Note: This article was originally written in 2013 when I worked in direct marketing at Tower Estate in the Hunter Valley. 

Sunday, 1 February 2015

Manky Cherries Are A Thing

Wine gets better with age - right? Right? Anyone? Taste is such a personal thing and aged wine sometimes bring characters to them that don't always ring bells for me. The key to the recipe is tannins. Tannins those elusive compounds that apparently make wine the bees knees.

Spanish Tinto
These large complex compounds that are drawn from the wine skins as well as the barrels during maturation are anti-oxidant in nature. You know? the healthy antioxidant.

During the maturation process the tannin compounds will slowly chew up the interesting characters that make a young wine, a young wine. The purple colours and fresh fruit characters.

With their antioxidant effect, the tannins will oxidise these delicate flavours and colours, giving way to the underlying red colour and savoury flavours.

And that is an aged wine. 

Now the Spanish Tinto I tried recently received the following review;

         Well that was a challenging wine.
         Manky cherries, sock-it-to-ya oak 
         spewing out the anise and a slippery 
      acidity to clean it up.
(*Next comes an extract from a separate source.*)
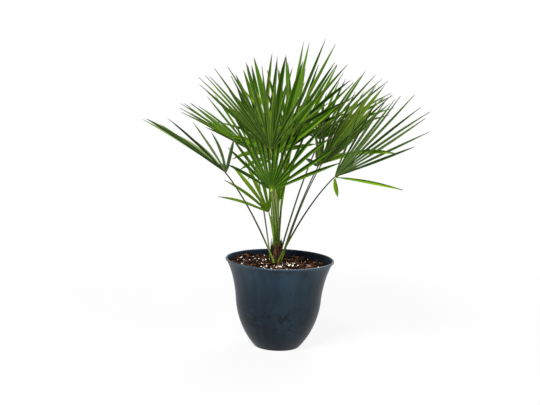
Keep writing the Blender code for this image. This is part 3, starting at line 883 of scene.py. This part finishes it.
def makeStalk(leaf, material):
    shape = stalkShape
    seat, outward, baseSize = stalkSeat(leaf)
    hub = hubOf(leaf)
    span = hub - seat
    bow = up * (span.length * shape["bow"])
    route = bezier(seat, seat + span / 3 + bow, seat + span * (2 / 3) + bow, hub, shape["rows"])
    route[0] = route[0] - up * shape["sunk"]
    route.append(hub + bladeAxes(leaf)[0] * leafShape["hubArc"] * shape["intoBlade"])
    wideWay = outward.cross(up)
    name = leaf["name"]
    wide = shape["sideWide"] if leaf["seat"][0] == "side" else shape["wide"].get(name, 1)
    builder = bmesh.new()
    uv = builder.loops.layers.uv.new("length")
    rings = []
    last = len(route) - 1
    for row, centre in enumerate(route):
        share = min(1, row / shape["rows"])
        sheath = 1 + shape["sheathGrowth"] * (1 - smoothStep(0, shape["sheathLength"], share))
        width, thick = (a + (b - a) * share for a, b in zip(baseSize, shape["hubSize"]))
        width *= sheath * wide
        if row == last:
            width, thick = width * shape["endScale"][0], thick * shape["endScale"][1]
        tangent = (route[min(row + 1, last)] - route[max(row - 1, 0)]).normalized()
        across = (wideWay - tangent * wideWay.dot(tangent)).normalized()
        face = tangent.cross(across)
        ring = []
        for i in range(shape["sides"]):
            turn = 2 * math.pi * i / shape["sides"]
            x, y = math.cos(turn), math.sin(turn)
            if y < 0:
                y *= 1 - shape["hollow"] * (1 - abs(x))  # the side that faces the crown is flatter
            ring.append(centre + across * (width / 2 * x) + face * (thick / 2 * y))
        rings.append(ring)
    faces = skinRings(builder, rings)
    sides = shape["sides"]
    for number, face in enumerate(faces[:-2]):
        row, i = divmod(number, sides)
        corners = ((i, row), (i + 1, row), (i + 1, row + 1), (i, row + 1))
        for loop, (a, b) in zip(face.loops, corners):
            loop[uv].uv = (a / sides, b / last)
    bmesh.ops.recalc_face_normals(builder, faces=builder.faces)
    addPiece("stem_" + name, builder, [material], 50, ["stalk_" + name])


crownLook = {
    "rings": 14, "sides": 30, "narrowing": 0.16, "groove": 0.0016, "grooves": 2.5, "coreTone": 0.3,
    "lean": 0.0008, "leanWaves": 160,
    "flaps": 16, "flapWidth": (28, 70), "flapHeight": (0.028, 0.062), "flapThin": 0.0006,
    "flapBase": 0.016, "flapOff": (0.0002, 0.0030), "flapFlare": 0.0025, "flapTear": 0.25,
    "flapColumns": 12, "flapRows": 8,
    "strands": 260, "strandSize": 0.00050, "strandWind": 0.9, "strandBase": 0.030,
    "strandHeight": (0.015, 0.050), "strandOff": 0.0040, "strandLoose": 0.004, "strandSteps": 6,
    "strandThick": (0.6, 1.3), "strandTaper": 0.75, "strandCorners": (0, 2.1, 4.2),
    "dark": (0.004, 0.0018, 0.0012), "brown": (0.032, 0.013, 0.007), "straw": (0.150, 0.078, 0.038),
    "threads": 900, "patches": 70, "seed": 7,
}


def fibreMaterial():
    look = crownLook
    recipe = Recipe("crownFibre")
    place = recipe.place()
    threads = recipe.noise(recipe.stretched(place, (1, 1, 0.18)), look["threads"], 3, 0.7)
    patches = recipe.noise(place, look["patches"], 2)
    tone = recipe.tag("tone")
    colour = recipe.colours((threads * 0.5 + patches * 0.25 + tone * 0.35).between(0.25, 0.85), [
        (0.0, look["dark"]), (0.5, look["brown"]), (1.0, look["straw"]),
    ])
    return recipe.finish({
        "Base Color": colour, "Roughness": 0.85 + threads * 0.1, "Specular IOR Level": 0.10,
        "Normal": recipe.bump(threads, 0.7, 0.001),
    })


def crownSpot(turn, height, radius):
    lean = crownLook["lean"] * math.sin(height * crownLook["leanWaves"] + turn * 2)
    reach = radius + lean
    return Vector((crownMiddle.x + reach * math.cos(turn), crownMiddle.y + reach * math.sin(turn), height))


def addCore(builder, tone):
    look = crownLook
    low, high = crownLow.z, crownHigh.z
    rings = []
    for row in range(look["rings"] + 1):
        share = row / look["rings"]
        radius = crownRadius * (1.0 - look["narrowing"] * share ** 3)
        level = low + (high - low) * share
        ring = []
        for i in range(look["sides"]):
            turn = 2 * math.pi * i / look["sides"]
            groove = look["groove"] * abs(math.sin(look["grooves"] * turn + share))
            ring.append(crownSpot(turn, level, radius - groove))
        rings.append(ring)
    for face in skinRings(builder, rings):
        face[tone] = look["coreTone"]


def addFlap(builder, tone, chance):
    # a thin sheet round a part of the crown, with a torn top edge
    look = crownLook
    start = chance.uniform(0, 2 * math.pi)
    width = math.radians(chance.uniform(*look["flapWidth"]))
    base = crownLow.z + chance.uniform(0.0, look["flapBase"])
    height = chance.uniform(*look["flapHeight"])
    radius = crownRadius + chance.uniform(*look["flapOff"])
    columns, rows = look["flapColumns"], look["flapRows"]
    tear = look["flapTear"]
    outer = {}
    shade = chance.random()
    for c in range(columns + 1):
        ragged = 0.50 + 0.50 * math.sin(math.pi * c / columns) + chance.uniform(-tear, tear)
        for r in range(rows + 1):
            rise = base + height * ragged * r / rows
            flare = look["flapFlare"] * (r / rows) ** 2
            turn = start + width * c / columns
            outer[c, r] = [
                builder.verts.new(crownSpot(turn, rise, radius + flare + side))
                for side in (0, -look["flapThin"])
            ]
    for c in range(columns):
        for r in range(rows):
            ring = [outer[c, r], outer[c + 1, r], outer[c + 1, r + 1], outer[c, r + 1]]
            builder.faces.new([pair[0] for pair in ring])[tone] = shade
            builder.faces.new([pair[1] for pair in reversed(ring)])[tone] = shade
    border = [(c, 0) for c in range(columns)] + [(columns, r) for r in range(rows)]
    border += [(c, rows) for c in range(columns, 0, -1)] + [(0, r) for r in range(rows, 0, -1)]
    for a, b in zip(border, border[1:] + border[:1]):
        builder.faces.new([outer[b][0], outer[a][0], outer[a][1], outer[b][1]])[tone] = shade


def addStrand(builder, tone, chance):
    look = crownLook
    start = chance.uniform(0, 2 * math.pi)
    wind = chance.uniform(-look["strandWind"], look["strandWind"])
    base = crownLow.z + chance.uniform(0.0, look["strandBase"])
    height = chance.uniform(*look["strandHeight"])
    radius = crownRadius + chance.uniform(0.0, look["strandOff"])
    thick = look["strandSize"] * chance.uniform(*look["strandThick"])
    shade = chance.random()
    loose = chance.uniform(0.0, look["strandLoose"])
    rings = []
    for step in range(look["strandSteps"] + 1):
        share = step / look["strandSteps"]
        spot = crownSpot(start + wind * share, base + height * share, radius + loose * share * share)
        size = thick * (1 - look["strandTaper"] * share)
        rings.append([
            spot + Vector((math.cos(turn), math.sin(turn), 0)) * size for turn in look["strandCorners"]
        ])
    for face in skinRings(builder, rings):
        face[tone] = shade


def makeCrown():
    # a core of leaf bases, bound in torn sheets of fibre and single strands
    chance = random.Random(crownLook["seed"])
    builder = bmesh.new()
    tone = builder.faces.layers.float.new("tone")
    addCore(builder, tone)
    for _ in range(crownLook["flaps"]):
        addFlap(builder, tone, chance)
    for _ in range(crownLook["strands"]):
        addStrand(builder, tone, chance)
    bmesh.ops.recalc_face_normals(builder, faces=builder.faces)
    addPiece("crownFibre", builder, [fibreMaterial()], 60, ["crown"])


makePot()
makeMix()
makeMixTop()
print("planter and mix made")
makeCrown()
stalkMaterials = {kind: stalkMaterial(kind) for kind in stalkLooks}
leafMaterials = {name: leafMaterial(name) for name in leafLooks}
for leaf in leaves:
    look = leaf.get("look", "leaf")
    makeStalk(leaf, stalkMaterials[leaf["stalk"]])
    skins = [look + "Top", look + "Under"]
    if "limp" in leaf:
        skins += ["freshTop", "freshUnder"]  # for its limp fingers
    makeBlade(leaf, [leafMaterials[name] for name in skins])
print("crown, stalks and leaves made")


studio = {
    "floorSize": 14, "floorColour": (0.48, 0.48, 0.48), "floorGlow": 0.88, "glowReach": (0.35, 1.6),
    "worldLight": 0.05, "lamps": {
        "key": {"place": (-0.9, -2.3, 2.9), "size": 1.0, "power": 235},
        "fill": {"place": (2.2, -1.6, 1.4), "size": 1.8, "power": 40},
        "rim": {"place": (0.6, 2.2, 2.4), "size": 1.4, "power": 90},
    },
}
shot = {"place": (-0.0335, -3.0, 0.8365), "pitch": -8.08, "roll": 2.05, "lens": 71.87, "sensor": 36}


def seenDirectly(recipe):
    # 1 for the camera and for what shows in a glossy surface, 0 for the light that falls on the plant
    rays = [recipe.add("ShaderNodeLightPath", out=ray) for ray in ("Is Camera Ray", "Is Glossy Ray")]
    rays.append(recipe.add("ShaderNodeLightPath", out="Is Transmission Ray"))
    return rays[0].most(rays[1]).most(rays[2])


def makeFloor():
    half = studio["floorSize"] / 2
    builder = bmesh.new()
    bmesh.ops.create_grid(builder, x_segments=2, y_segments=2, size=half)
    mesh = bpy.data.meshes.new("floor")
    builder.to_mesh(mesh)
    builder.free()
    floor = bpy.data.objects.new("floor", mesh)
    bpy.context.scene.collection.objects.link(floor)
    recipe = Recipe("paleFloor")
    recipe.finish({"Base Color": studio["floorColour"], "Roughness": 0.9, "Specular IOR Level": 0.1})
    seen = seenDirectly(recipe)
    far = recipe.add("ShaderNodeVectorMath", {"operation": "LENGTH"}, {0: recipe.place()}, "Value")
    share = far.between(*studio["glowReach"]) * (1 - studio["floorGlow"]) + studio["floorGlow"]
    glow = recipe.add("ShaderNodeEmission", None, {"Color": (1, 1, 1), "Strength": 1.0})
    shown = recipe.add("ShaderNodeMixShader", None, {
        0: seen * share, 1: Signal(recipe, recipe.shader.outputs[0]), 2: glow,
    })
    recipe.plug(recipe.tree.nodes["Material Output"].inputs["Surface"], shown)
    mesh.materials.append(recipe.material)


def makeWorld():
    world = bpy.data.worlds.new("studio")
    bpy.context.scene.world = world
    recipe = Recipe("studio", world)
    strength = seenDirectly(recipe) * (1 - studio["worldLight"]) + studio["worldLight"]
    background = recipe.tree.nodes["Background"]
    recipe.plug(background.inputs["Color"], (1, 1, 1))
    recipe.plug(background.inputs["Strength"], strength)


def makeLamp(name, look):
    lamp = bpy.data.lights.new(name, "AREA")
    lamp.size = look["size"]
    lamp.energy = look["power"]
    item = bpy.data.objects.new(name, lamp)
    place = Vector(look["place"])
    item.location = place
    aim = (cadBox[0] + cadBox[1]) / 2
    item.rotation_mode = "QUATERNION"
    item.rotation_quaternion = (aim - place).to_track_quat("-Z", "Y")
    bpy.context.scene.collection.objects.link(item)


def makeCamera():
    lens = bpy.data.cameras.new("camera")
    lens.lens = shot["lens"]
    lens.sensor_width = shot["sensor"]
    camera = bpy.data.objects.new("camera", lens)
    place = Matrix.Translation(shot["place"])
    tilt = Matrix.Rotation(math.radians(90 + shot["pitch"]), 4, "X")
    roll = Matrix.Rotation(math.radians(shot["roll"]), 4, "Z")
    camera.matrix_world = place @ tilt @ roll
    bpy.context.scene.collection.objects.link(camera)
    bpy.context.scene.camera = camera


makeFloor()
makeWorld()
for lampName, lampLook in studio["lamps"].items():
    makeLamp(lampName, lampLook)
makeCamera()
bpy.context.scene.view_settings.view_transform = "Standard"
print("studio made")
One for the wine fans

So if we get serious for one moment, let's translate my dodgy words into a serious tasting note describing this 9 year old wine. And below is a tasting note from the Importer Echelon Wines as a young wine.

Tasting Note:
With a slightly smelly nose that disappears with decanting, the wine is dominated by a slightly over ripe cherry character, followed by a star anise, licorice strongly reflecting new oak that once blended in with the delicate fresh fruit characters. The savoury finish and fine delicate tannins, that sneaks in the end is balanced off with a fresh bright acidity that makes this still a great food wine.

Echelon Wines - 2011
Deep red in colour with purple hues, the VT displays a nose of blackberry, lively spicy fruits, currants, and freshly sawn wood notes. The upfront lifted red fruit palate presents exciting and fun licorice flavors with elegant tannins and a well balanced acid structure.

Is it better? For me no. But for many it is; but the key most importantly is that it is different and that is the joy of wine. Diversity in style, the variation and the unpredictability.  Enjoy.

Sunday, 4 January 2015

A New Year Resolution

Of course a New Year's resolution is meant to be broken; after all what would the human frailty be without failure.
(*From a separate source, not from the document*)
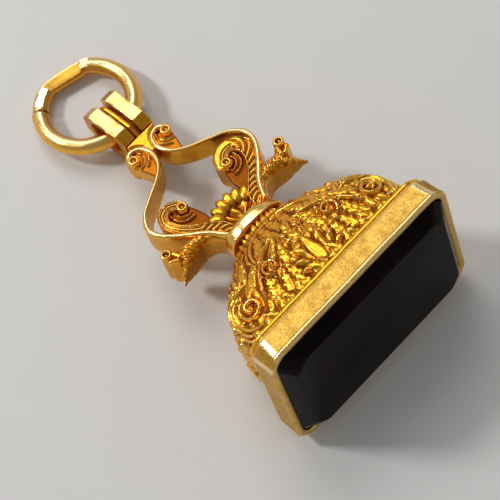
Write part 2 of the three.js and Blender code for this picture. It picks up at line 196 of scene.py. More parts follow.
def noise(points: Array, size: float, seed: int) -> Array:
    """Soft value noise in space, the same on each run.

    Args:
        points: Places, one row each, in millimetres.
        size: Distance between two bumps.
        seed: Which pattern.

    Returns:
        A value from -1 to 1 for each place.
    """
    cell = np.floor(points / size).astype(np.int64)
    share = points / size - cell
    share = share * share * (3 - 2 * share)
    total = np.zeros(len(points))
    for corner in np.ndindex(2, 2, 2):
        weight = np.prod(np.where(np.array(corner), share, 1 - share), axis=1)
        key = (cell + np.array(corner)) @ np.array([73856093, 19349663, 83492791]) + seed * 2654435761
        key = (key ^ (key >> 13)) * 1274126177 & 0x7FFFFFFF
        total += weight * ((key ^ (key >> 16)) % 65536) / 32768
    return total - 1


@dataclass
class Shape:
    """A closed mesh in millimetres, with each point's share of the shade colour, from cuts and painted shade,
    below 0 where it takes wear with a painted highlight.
    """

    points: Array
    faces: list[tuple[int, ...]]
    cut: Array

    def mirrored(self) -> "Shape":
        """The same mesh on the other side of the seal's middle."""
        return Shape(self.points * [-1, 1, 1], [face[::-1] for face in self.faces], self.cut)

    def dented(self, size: float, depth: float, seed: int) -> "Shape":
        """The mesh with the slight unevenness of handwork.

        Args:
            size: Distance between two dents.
            depth: Their depth.
            seed: Which pattern.

        Returns:
            A mesh whose points are moved by up to the depth along each axis.
        """
        moves = [noise(self.points, size, seed + axis) for axis in range(3)]
        return Shape(self.points + depth * np.stack(moves, 1), self.faces, self.cut)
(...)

The origin of a New Year's resolution is murky at best, but my suspicions are that it was born of some futile Victorian Era piety. Those guys were party poopers if ever there was a generation to dampen things.

None the less, my endeavour is the write some more. I enjoy the research aspect of writing. Pulling together ideas that may produce a coherent and engaging narrative. A narrative that people will freely invest their time in. 

Ideas don't come easily nor freely and most certainly not chronologically. They take time to ferment and stew and are utterly obvious to deadlines; implied or imposed. But with some inspiration from the Spanish lateral thinker, Picasso I push on to hone this craft. For those looking for similar inspiration you can find some of his insights at Brain Pickings here

And my final thoughts on the subject come from this simple saying I discovered recently. I actually had it said to me firmly this year. It is necessary occasionally, but I do wish for enough energy for it to come from within, rather than have it pointed out. Be careful what you wish for? 

So... proceed 2015.

Thursday, 30 January 2014

Underrated Get A Leg Up

Most wine buffs have a region that they adore; but feel the wine styles or region itself don't receive the recognition it deserves. For me...? Queensland's Granite Belt.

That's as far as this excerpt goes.